The Optax optimizer state.

__init__(model, tx, wrt=<class 'flax.nnx.variables.Param'>)#

Instantiate the class and wrap the Module and Optax gradient transformation. Instantiate the optimizer state to keep track of Variable types specified in wrt. Set the step count to 0.

Parameters
  • model – An NNX Module.

  • tx – An Optax gradient transformation.

  • wrt – optional argument to filter for which Variable’s to keep track of in the optimizer state.

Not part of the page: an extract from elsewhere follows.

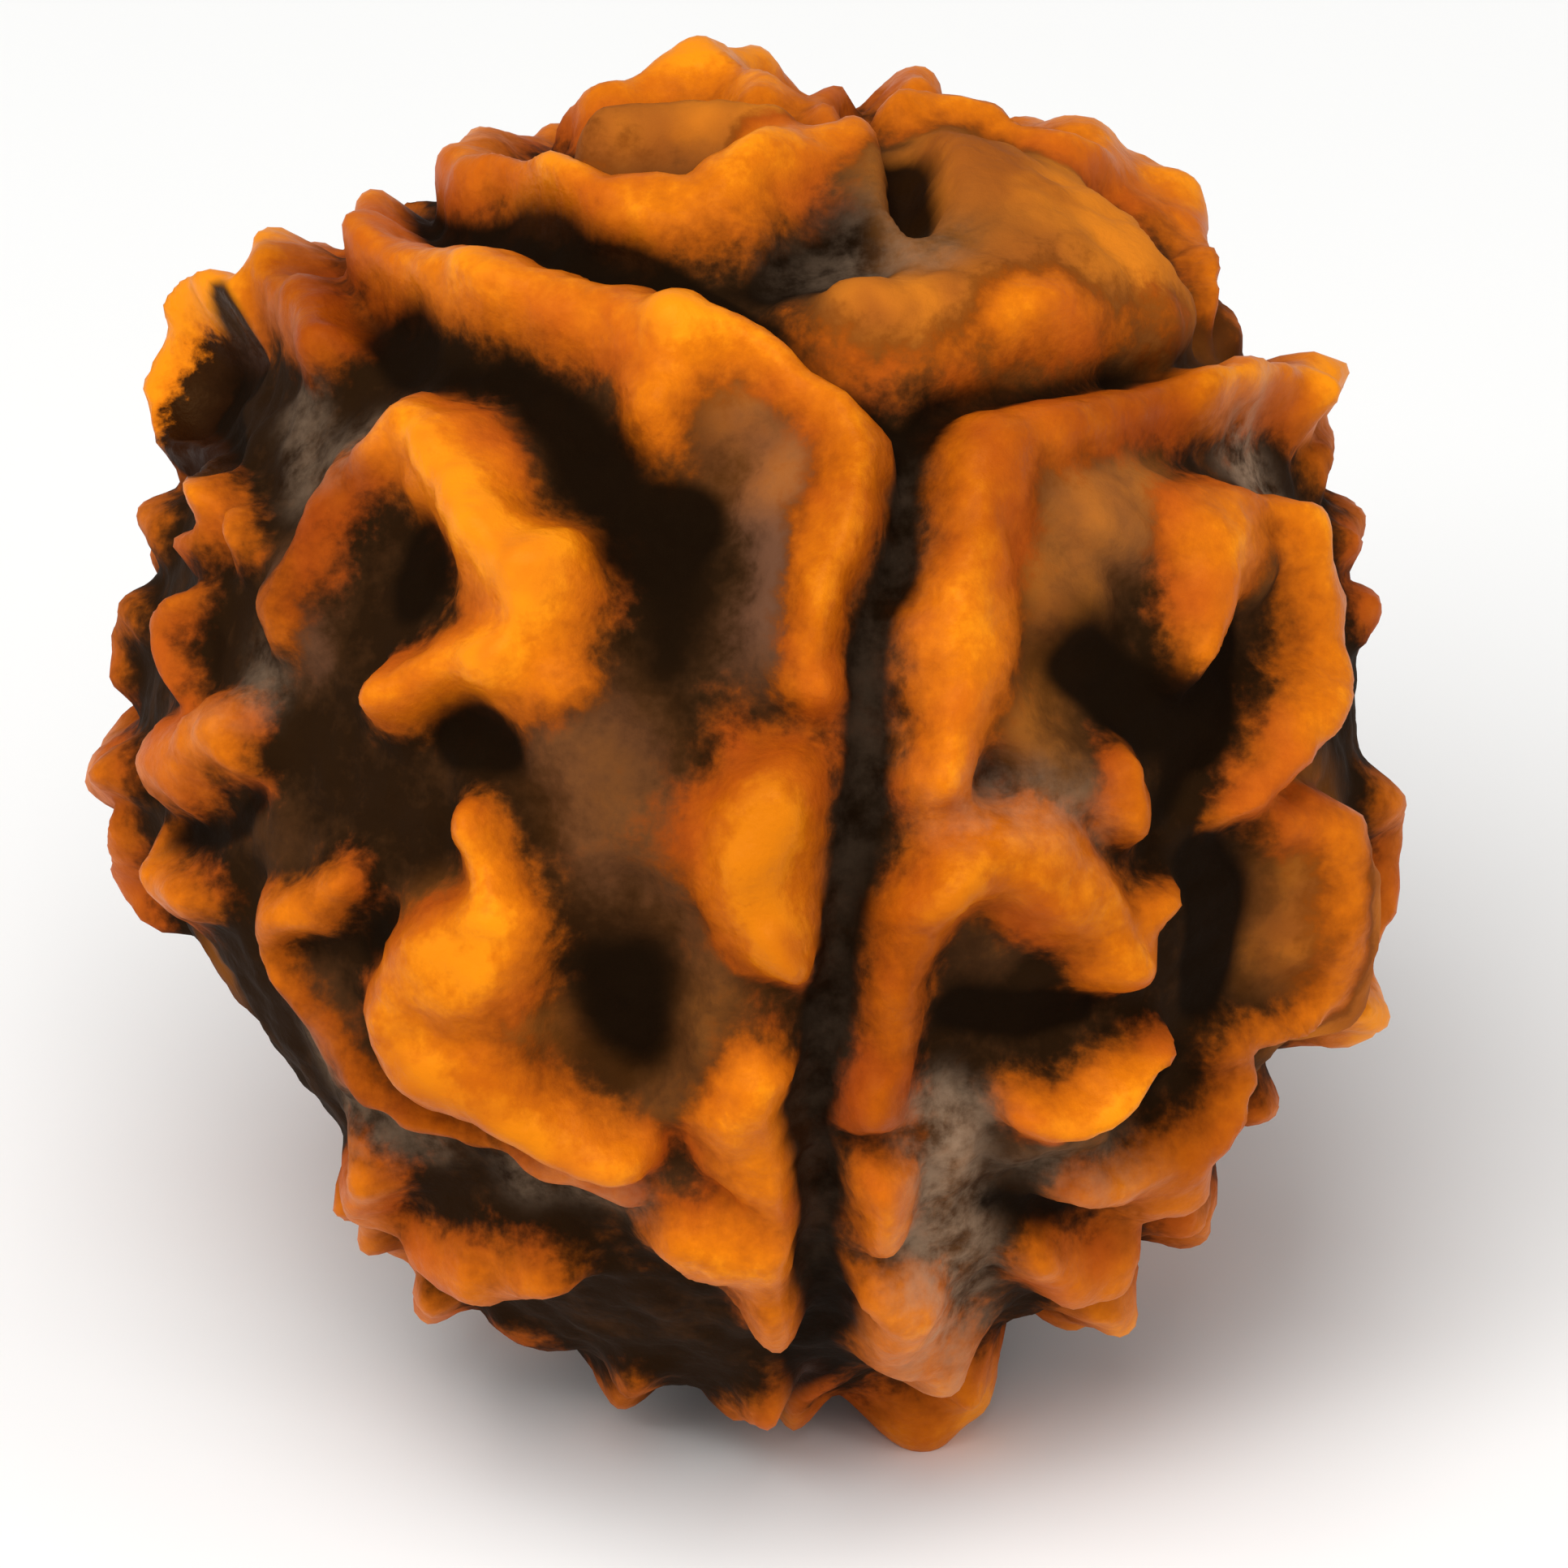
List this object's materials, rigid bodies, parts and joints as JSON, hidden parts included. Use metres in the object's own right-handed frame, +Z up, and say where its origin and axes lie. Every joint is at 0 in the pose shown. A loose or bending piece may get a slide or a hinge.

These should be the Variable’s that you plan on updating; i.e. this argument value should match the wrt argument passed to the nnx.grad call that will generate the gradients that will be passed into the grads argument of the update() method.

update(grads)#

Updates step, params, opt_state and **kwargs in return value. The grads must be derived from nnx.grad(..., wrt=self.wrt), where the gradients are with respect to the same Variable types as defined in self.wrt during instantiation of this Optimizer. For example:

>>> from flax import nnx
>>> import jax, jax.numpy as jnp
>>> import optax

>>> class CustomVariable(nnx.Variable):
...   pass

>>> class Model(nnx.Module):
...   def __init__(self, rngs):
...     self.linear = nnx.Linear(2, 3, rngs=rngs)
...     self.custom_variable = CustomVariable(jnp.ones((1, 3)))
...   def __call__(self, x):
...     return self.linear(x) + self.custom_variable
>>> model = Model(rngs=nnx.Rngs(0))
>>> jax.tree.map(jnp.shape, nnx.state(model))
State({
  'custom_variable': VariableState(
    type=CustomVariable,
    value=(1, 3)
  ),
  'linear': {
    'bias': VariableState(
      type=Param,
      value=(3,)
    ),
    'kernel': VariableState(
      type=Param,
      value=(2, 3)
    )
  }
})

>>> # update:
>>> # - only Linear layer parameters
>>> # - only CustomVariable parameters
>>> # - both Linear layer and CustomVariable parameters
>>> loss_fn = lambda model, x, y: ((model(x) - y) ** 2).mean()
>>> for variable in (nnx.Param, CustomVariable, (nnx.Param, CustomVariable)):
...   # make sure `wrt` arguments match for `nnx.Optimizer` and `nnx.grad`
...   state = nnx.Optimizer(model, optax.adam(1e-3), wrt=variable)
...   grads = nnx.grad(loss_fn, argnums=nnx.DiffState(0, variable))(
...     state.model, jnp.ones((1, 2)), jnp.ones((1, 3))
...   )
...   state.update(grads=grads)

Note that internally this function calls .tx.update() followed by a call to optax.apply_updates() to update params and opt_state.

Parameters

grads – the gradients derived from nnx.grad.